Open shashank2896 opened 3 years ago
Hi, I'm sorry for the late response. I'm not sure if I understood the question, but "reconstruct_wave" function (utils.py file) is the only thing I used to spectrogram-waveform conversion. The function takes unnormalized spectrogram input as you said and the output is an audible waveform, which you can convert to .wav file. The conversion to waveform is slow (because inverse conversion in Librosa is very slow and I had no time to continue working on something more efficient). If you are working with convolutional models (u-nets, etc), then is no necessary to normalize the input (I found a best performance using unnormalized mel log power spectrograms). I used normalization for MLP and LSTM, where I saved normalization parameters of the input (mean, std, etc, it depends on normalization type), I fed the model with normalized input (normalized output as result) and then I used the parameters to recover unnormalized output (using another functions in utils.py).
Hello, I went through your code for Speech dereverberation, and I find it really useful and helpful for a project I'm working on, thanks a ton for that!

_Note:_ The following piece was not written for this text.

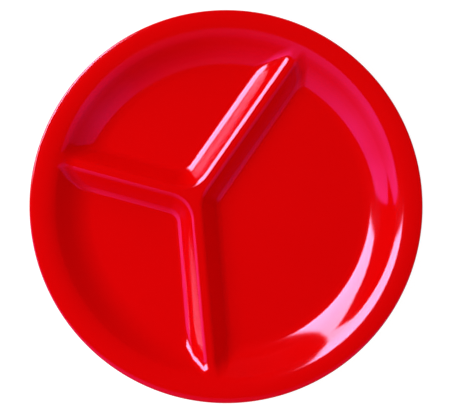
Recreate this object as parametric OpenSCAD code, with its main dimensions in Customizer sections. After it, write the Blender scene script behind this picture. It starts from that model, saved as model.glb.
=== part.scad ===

I had one doubt though, I have seen that your predicted audio looks clean in spectrograms, but I can't find code to convert these predicted normalized spectrograms back into audio waveforms. I see a utils function called reconstruct_wave but that seems to be for unnormalized spectrogram inversion.
Since you send in normalized spectrograms as your input and output to train your model, I'm guessing the predicted spectrograms while evaluation would be normalized too. So in that case, how do I un-normalize these predicted spectrograms, and then invert them? Or am I missing something obvious in these inversions?